## TO DO
Among the lines of data below, reproduce only those from the one with "const line = clearShootLine(stem, i);" through the one with "if obj.type not", exactly as they stand, both ends included.

## INPUT FOR THIS TASK
------------------------------------------------------------

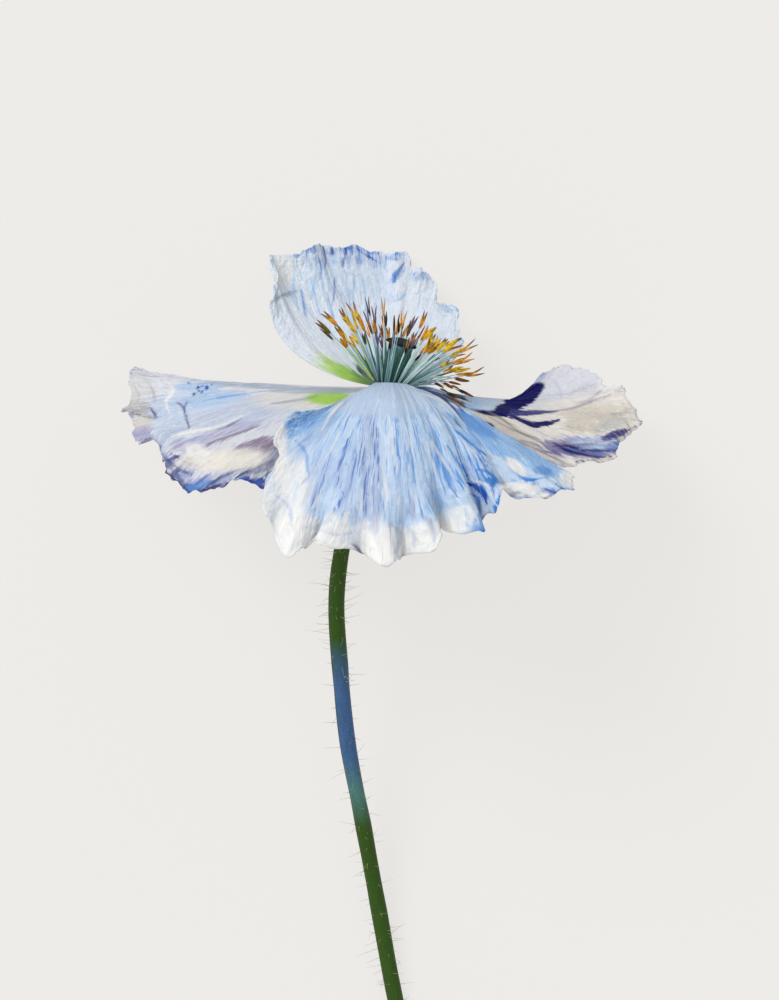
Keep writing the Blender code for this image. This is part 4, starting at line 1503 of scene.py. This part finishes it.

------------------------------------------------------------

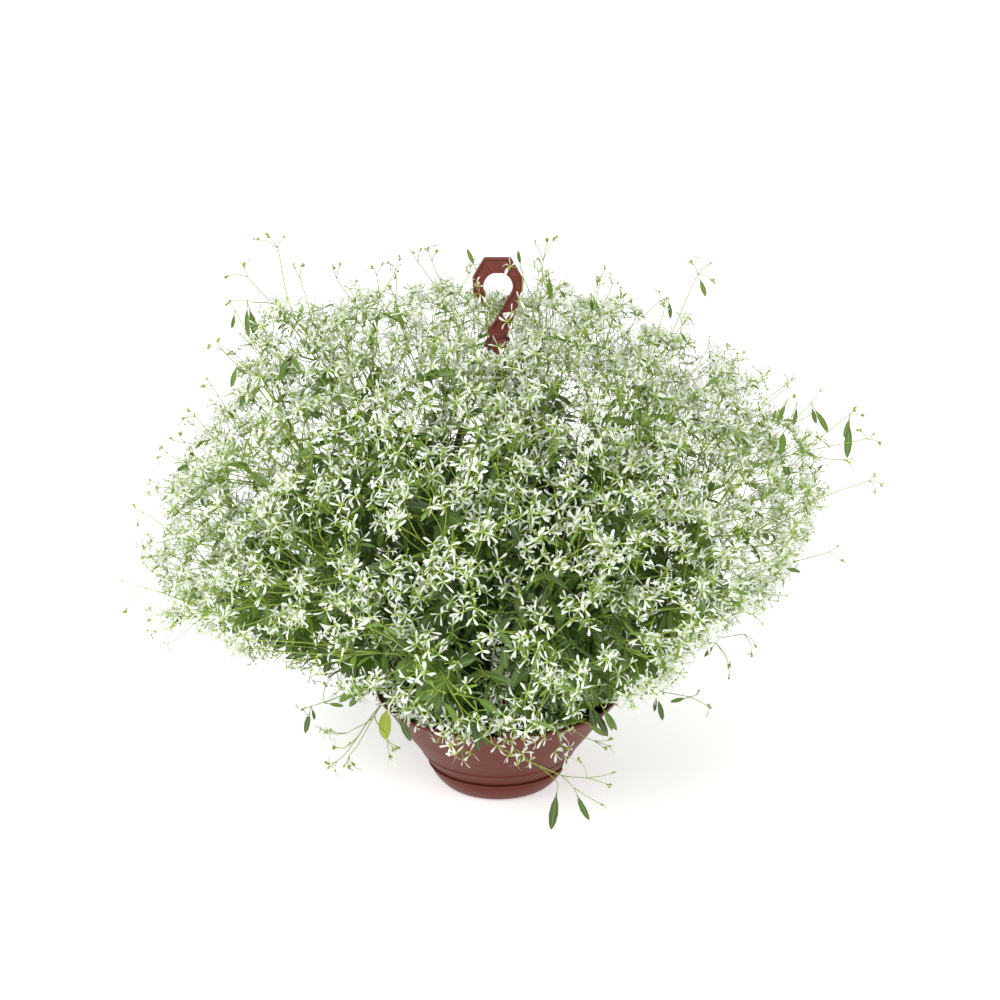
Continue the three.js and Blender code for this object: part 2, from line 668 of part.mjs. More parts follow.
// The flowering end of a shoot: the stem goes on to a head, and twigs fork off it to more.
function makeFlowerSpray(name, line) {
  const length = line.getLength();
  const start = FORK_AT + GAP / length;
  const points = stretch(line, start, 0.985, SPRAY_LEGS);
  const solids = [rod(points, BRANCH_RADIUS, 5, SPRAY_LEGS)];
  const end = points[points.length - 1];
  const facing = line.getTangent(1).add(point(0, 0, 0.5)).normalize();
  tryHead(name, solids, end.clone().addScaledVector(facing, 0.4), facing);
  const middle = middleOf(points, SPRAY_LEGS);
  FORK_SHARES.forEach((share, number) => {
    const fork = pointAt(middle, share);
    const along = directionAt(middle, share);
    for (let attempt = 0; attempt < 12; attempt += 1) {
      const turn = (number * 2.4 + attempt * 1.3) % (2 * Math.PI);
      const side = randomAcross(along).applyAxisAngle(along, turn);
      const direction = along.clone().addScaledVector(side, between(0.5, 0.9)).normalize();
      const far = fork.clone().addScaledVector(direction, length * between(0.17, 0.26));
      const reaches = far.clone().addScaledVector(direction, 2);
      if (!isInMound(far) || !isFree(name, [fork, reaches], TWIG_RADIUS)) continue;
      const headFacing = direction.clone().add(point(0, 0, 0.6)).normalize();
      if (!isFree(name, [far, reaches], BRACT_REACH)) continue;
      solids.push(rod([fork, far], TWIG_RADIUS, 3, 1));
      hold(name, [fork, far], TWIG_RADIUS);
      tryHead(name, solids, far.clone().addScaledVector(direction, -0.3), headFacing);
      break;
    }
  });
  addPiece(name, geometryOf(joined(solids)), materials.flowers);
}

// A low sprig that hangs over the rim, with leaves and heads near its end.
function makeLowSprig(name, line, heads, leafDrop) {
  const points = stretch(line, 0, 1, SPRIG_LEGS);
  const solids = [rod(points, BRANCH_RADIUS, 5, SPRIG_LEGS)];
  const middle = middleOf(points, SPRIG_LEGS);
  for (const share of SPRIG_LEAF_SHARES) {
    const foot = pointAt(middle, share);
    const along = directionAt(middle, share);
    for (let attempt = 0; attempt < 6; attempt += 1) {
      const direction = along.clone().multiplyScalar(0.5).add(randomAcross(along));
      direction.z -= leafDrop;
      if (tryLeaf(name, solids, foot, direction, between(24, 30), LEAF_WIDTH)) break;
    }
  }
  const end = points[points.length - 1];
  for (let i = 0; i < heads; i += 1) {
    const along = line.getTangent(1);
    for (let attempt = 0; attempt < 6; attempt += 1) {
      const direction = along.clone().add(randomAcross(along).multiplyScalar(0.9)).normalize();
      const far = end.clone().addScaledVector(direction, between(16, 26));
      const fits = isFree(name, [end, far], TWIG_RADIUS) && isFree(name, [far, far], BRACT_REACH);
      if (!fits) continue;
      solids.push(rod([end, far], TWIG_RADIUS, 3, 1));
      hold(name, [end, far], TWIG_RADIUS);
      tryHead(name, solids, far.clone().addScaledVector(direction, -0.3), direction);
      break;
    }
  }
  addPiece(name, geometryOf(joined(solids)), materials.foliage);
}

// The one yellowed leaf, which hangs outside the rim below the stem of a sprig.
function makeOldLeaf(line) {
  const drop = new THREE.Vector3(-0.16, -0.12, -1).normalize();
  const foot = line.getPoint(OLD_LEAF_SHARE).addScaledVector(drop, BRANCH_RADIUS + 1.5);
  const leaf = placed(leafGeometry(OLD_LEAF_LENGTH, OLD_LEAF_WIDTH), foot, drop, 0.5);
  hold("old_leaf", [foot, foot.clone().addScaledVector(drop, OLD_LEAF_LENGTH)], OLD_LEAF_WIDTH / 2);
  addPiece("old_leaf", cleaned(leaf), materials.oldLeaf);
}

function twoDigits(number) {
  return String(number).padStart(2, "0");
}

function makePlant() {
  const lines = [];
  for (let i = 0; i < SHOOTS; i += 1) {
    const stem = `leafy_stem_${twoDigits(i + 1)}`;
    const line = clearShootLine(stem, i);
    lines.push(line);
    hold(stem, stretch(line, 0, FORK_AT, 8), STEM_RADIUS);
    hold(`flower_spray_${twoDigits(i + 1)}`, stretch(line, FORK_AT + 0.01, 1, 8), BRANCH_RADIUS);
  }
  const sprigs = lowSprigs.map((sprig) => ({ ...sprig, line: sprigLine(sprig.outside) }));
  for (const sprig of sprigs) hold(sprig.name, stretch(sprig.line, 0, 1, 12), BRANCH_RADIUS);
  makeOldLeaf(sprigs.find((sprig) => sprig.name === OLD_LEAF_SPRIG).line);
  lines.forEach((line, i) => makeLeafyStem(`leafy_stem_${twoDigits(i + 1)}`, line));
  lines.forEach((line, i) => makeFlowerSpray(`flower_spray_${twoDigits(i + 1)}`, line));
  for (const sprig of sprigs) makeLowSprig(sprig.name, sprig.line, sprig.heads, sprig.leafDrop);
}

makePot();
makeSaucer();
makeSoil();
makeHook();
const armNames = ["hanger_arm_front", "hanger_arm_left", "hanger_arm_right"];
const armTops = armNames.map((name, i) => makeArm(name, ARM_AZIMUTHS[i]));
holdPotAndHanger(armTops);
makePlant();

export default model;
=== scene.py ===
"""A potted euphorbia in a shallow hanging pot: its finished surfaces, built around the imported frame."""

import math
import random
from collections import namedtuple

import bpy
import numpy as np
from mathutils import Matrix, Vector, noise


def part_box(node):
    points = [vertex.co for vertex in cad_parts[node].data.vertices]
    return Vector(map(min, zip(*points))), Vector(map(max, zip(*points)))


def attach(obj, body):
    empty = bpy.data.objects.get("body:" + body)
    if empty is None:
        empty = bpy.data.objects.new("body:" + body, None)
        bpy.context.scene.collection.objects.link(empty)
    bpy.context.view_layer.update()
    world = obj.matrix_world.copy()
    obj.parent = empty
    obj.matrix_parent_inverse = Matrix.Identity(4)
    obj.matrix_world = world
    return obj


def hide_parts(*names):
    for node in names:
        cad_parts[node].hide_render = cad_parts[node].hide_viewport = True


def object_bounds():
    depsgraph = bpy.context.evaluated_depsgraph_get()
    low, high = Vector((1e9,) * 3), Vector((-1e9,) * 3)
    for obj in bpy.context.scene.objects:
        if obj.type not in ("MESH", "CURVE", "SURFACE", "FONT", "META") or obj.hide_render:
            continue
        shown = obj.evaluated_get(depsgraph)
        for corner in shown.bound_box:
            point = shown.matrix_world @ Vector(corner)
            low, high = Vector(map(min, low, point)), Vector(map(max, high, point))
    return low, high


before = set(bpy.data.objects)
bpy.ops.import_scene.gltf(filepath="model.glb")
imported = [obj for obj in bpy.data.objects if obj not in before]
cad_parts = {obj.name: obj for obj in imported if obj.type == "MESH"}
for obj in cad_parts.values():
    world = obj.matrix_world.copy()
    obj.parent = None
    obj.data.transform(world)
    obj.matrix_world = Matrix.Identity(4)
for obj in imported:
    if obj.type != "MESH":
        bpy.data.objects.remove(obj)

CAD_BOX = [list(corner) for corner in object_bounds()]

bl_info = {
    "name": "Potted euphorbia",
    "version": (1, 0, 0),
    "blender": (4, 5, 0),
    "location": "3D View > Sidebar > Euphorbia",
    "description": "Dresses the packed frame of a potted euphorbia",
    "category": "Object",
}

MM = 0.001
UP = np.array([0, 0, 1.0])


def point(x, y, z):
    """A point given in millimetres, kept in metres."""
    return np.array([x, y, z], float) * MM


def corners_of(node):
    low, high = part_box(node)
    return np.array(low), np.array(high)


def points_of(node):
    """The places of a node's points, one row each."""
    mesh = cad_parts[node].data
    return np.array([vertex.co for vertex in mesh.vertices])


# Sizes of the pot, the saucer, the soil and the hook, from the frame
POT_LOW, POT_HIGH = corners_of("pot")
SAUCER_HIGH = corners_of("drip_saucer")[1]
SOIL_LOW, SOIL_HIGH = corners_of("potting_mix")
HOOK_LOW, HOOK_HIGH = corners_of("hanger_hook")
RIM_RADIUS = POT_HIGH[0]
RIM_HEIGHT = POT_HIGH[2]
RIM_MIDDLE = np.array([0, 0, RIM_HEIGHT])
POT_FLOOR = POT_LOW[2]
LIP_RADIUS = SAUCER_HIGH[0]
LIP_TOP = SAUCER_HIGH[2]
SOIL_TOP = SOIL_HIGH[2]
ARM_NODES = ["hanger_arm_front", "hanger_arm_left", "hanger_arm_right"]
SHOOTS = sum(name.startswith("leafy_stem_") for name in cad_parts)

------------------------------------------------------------

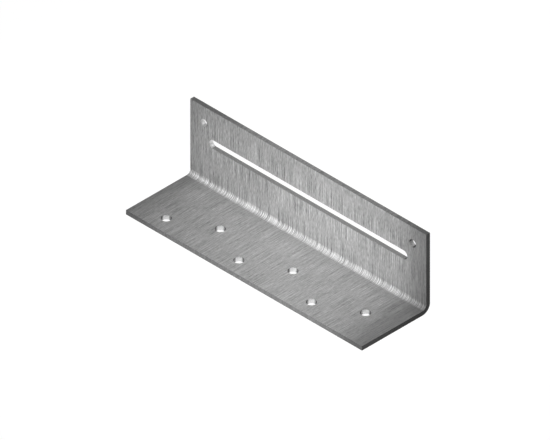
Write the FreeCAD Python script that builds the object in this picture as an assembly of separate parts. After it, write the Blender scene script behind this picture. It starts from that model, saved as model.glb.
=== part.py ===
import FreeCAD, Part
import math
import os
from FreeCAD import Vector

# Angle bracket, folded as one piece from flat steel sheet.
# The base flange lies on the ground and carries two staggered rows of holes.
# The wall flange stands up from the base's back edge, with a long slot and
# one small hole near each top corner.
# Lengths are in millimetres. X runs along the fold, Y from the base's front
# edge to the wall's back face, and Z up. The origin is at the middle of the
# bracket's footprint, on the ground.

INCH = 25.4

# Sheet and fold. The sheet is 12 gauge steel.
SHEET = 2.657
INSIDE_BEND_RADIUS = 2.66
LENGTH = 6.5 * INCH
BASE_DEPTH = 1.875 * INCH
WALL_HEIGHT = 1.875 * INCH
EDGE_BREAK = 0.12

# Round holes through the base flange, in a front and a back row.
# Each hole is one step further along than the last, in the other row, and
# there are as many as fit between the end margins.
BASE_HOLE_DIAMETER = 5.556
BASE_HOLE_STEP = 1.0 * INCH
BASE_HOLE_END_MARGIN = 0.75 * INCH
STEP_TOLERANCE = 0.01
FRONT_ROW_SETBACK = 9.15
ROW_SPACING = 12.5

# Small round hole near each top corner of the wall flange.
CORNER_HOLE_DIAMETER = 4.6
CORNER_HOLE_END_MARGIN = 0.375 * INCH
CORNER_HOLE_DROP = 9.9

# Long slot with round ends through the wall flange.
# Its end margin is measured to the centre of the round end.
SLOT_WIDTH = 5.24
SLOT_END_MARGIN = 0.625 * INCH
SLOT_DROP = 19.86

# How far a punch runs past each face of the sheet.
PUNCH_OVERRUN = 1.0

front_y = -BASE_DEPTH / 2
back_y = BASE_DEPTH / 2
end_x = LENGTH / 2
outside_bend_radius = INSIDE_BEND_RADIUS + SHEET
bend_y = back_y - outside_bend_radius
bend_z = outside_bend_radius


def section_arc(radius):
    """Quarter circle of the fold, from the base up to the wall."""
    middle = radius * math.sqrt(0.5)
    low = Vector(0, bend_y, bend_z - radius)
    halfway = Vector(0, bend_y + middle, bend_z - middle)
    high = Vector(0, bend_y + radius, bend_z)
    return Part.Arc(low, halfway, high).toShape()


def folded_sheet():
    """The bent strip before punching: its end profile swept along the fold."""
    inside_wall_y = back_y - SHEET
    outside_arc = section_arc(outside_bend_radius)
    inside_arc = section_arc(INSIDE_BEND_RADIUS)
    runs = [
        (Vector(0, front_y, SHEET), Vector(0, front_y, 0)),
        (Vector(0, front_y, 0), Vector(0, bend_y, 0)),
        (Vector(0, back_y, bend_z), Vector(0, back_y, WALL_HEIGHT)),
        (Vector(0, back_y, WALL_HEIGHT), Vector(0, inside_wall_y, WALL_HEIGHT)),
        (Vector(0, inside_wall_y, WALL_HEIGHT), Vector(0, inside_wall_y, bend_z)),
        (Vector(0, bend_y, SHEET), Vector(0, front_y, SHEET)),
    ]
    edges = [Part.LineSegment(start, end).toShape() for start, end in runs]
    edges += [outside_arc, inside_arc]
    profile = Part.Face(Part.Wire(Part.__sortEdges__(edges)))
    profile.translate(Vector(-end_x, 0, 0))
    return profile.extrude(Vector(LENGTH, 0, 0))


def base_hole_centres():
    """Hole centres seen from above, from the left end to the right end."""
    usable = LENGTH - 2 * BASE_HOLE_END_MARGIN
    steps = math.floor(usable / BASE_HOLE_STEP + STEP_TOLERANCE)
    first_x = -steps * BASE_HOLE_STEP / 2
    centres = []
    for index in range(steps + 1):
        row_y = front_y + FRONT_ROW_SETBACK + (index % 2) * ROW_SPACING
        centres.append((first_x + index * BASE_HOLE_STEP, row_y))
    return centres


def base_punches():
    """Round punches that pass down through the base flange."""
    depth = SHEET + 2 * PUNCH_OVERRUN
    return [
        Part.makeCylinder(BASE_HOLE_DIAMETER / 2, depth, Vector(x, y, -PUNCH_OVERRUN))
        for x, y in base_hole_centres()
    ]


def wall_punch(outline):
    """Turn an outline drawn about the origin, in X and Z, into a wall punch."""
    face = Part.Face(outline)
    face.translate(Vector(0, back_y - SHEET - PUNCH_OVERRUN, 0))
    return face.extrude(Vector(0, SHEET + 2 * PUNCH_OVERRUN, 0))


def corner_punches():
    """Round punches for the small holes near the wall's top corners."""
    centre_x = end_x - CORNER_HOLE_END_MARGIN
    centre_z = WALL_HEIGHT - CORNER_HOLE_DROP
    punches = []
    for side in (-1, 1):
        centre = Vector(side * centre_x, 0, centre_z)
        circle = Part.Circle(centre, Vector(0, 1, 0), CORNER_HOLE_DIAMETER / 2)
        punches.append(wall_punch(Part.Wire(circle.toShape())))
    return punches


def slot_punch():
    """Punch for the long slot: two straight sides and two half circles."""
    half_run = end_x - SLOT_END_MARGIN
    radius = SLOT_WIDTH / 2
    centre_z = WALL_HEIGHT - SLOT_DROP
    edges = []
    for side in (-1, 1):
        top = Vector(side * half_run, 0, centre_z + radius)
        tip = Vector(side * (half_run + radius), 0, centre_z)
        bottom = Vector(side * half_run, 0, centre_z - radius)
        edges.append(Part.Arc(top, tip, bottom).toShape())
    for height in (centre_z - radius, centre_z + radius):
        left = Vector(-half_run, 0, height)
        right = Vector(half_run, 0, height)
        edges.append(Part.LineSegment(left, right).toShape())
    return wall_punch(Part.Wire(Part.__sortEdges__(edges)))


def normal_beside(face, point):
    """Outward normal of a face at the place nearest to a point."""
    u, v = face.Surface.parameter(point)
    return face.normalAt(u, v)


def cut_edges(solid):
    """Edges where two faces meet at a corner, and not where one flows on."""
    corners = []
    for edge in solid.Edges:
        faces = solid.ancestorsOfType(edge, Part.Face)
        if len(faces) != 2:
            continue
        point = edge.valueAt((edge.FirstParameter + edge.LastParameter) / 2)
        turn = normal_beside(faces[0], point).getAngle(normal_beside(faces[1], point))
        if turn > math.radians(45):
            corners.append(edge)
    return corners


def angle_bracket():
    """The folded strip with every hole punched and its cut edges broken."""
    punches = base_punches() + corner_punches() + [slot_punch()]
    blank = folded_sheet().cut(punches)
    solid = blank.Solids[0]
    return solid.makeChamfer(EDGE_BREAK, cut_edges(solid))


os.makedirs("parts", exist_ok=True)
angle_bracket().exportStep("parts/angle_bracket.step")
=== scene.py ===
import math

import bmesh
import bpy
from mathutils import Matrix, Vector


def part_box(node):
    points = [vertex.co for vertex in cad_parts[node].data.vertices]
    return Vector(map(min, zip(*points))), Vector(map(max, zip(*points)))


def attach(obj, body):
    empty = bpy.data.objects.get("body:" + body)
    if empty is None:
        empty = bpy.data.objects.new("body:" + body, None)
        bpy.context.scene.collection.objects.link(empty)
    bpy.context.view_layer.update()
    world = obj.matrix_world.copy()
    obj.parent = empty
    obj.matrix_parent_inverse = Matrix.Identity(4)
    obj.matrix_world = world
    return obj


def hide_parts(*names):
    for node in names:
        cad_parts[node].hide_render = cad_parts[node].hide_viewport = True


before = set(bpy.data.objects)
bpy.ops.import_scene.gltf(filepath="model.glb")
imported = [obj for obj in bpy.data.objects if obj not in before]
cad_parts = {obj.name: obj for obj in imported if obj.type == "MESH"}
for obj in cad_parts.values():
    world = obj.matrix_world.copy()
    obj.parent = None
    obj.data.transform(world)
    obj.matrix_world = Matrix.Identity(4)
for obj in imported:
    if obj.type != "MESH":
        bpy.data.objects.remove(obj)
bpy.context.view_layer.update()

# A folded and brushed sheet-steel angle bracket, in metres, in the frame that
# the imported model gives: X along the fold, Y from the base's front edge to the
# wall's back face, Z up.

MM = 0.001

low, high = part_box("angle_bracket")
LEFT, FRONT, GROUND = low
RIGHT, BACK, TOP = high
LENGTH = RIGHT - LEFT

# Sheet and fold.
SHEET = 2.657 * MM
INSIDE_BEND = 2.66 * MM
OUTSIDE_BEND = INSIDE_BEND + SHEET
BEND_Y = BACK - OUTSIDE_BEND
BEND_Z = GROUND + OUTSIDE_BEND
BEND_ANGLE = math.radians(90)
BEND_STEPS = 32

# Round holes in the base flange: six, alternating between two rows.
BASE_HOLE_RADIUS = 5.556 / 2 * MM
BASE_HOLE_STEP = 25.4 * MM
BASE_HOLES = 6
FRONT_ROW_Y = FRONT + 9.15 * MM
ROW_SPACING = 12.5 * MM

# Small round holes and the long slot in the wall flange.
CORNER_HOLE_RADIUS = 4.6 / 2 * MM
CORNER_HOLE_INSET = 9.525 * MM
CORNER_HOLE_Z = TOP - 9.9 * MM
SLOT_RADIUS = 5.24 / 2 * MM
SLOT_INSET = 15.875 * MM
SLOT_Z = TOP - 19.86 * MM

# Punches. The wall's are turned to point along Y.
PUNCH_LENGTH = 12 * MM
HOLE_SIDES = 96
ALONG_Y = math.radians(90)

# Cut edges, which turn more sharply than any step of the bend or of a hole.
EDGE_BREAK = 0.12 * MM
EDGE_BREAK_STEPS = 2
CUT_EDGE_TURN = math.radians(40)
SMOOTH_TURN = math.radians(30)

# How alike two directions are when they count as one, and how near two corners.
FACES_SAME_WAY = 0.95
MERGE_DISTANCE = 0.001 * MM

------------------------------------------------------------

## WRITTEN RESPONSE
    const line = clearShootLine(stem, i);
    lines.push(line);
    hold(stem, stretch(line, 0, FORK_AT, 8), STEM_RADIUS);
    hold(`flower_spray_${twoDigits(i + 1)}`, stretch(line, FORK_AT + 0.01, 1, 8), BRANCH_RADIUS);
  }
  const sprigs = lowSprigs.map((sprig) => ({ ...sprig, line: sprigLine(sprig.outside) }));
  for (const sprig of sprigs) hold(sprig.name, stretch(sprig.line, 0, 1, 12), BRANCH_RADIUS);
  makeOldLeaf(sprigs.find((sprig) => sprig.name === OLD_LEAF_SPRIG).line);
  lines.forEach((line, i) => makeLeafyStem(`leafy_stem_${twoDigits(i + 1)}`, line));
  lines.forEach((line, i) => makeFlowerSpray(`flower_spray_${twoDigits(i + 1)}`, line));
  for (const sprig of sprigs) makeLowSprig(sprig.name, sprig.line, sprig.heads, sprig.leafDrop);
}

makePot();
makeSaucer();
makeSoil();
makeHook();
const armNames = ["hanger_arm_front", "hanger_arm_left", "hanger_arm_right"];
const armTops = armNames.map((name, i) => makeArm(name, ARM_AZIMUTHS[i]));
holdPotAndHanger(armTops);
makePlant();

export default model;
=== scene.py ===
"""A potted euphorbia in a shallow hanging pot: its finished surfaces, built around the imported frame."""

import math
import random
from collections import namedtuple

import bpy
import numpy as np
from mathutils import Matrix, Vector, noise


def part_box(node):
    points = [vertex.co for vertex in cad_parts[node].data.vertices]
    return Vector(map(min, zip(*points))), Vector(map(max, zip(*points)))


def attach(obj, body):
    empty = bpy.data.objects.get("body:" + body)
    if empty is None:
        empty = bpy.data.objects.new("body:" + body, None)
        bpy.context.scene.collection.objects.link(empty)
    bpy.context.view_layer.update()
    world = obj.matrix_world.copy()
    obj.parent = empty
    obj.matrix_parent_inverse = Matrix.Identity(4)
    obj.matrix_world = world
    return obj


def hide_parts(*names):
    for node in names:
        cad_parts[node].hide_render = cad_parts[node].hide_viewport = True


def object_bounds():
    depsgraph = bpy.context.evaluated_depsgraph_get()
    low, high = Vector((1e9,) * 3), Vector((-1e9,) * 3)
    for obj in bpy.context.scene.objects:
        if obj.type not in ("MESH", "CURVE", "SURFACE", "FONT", "META") or obj.hide_render:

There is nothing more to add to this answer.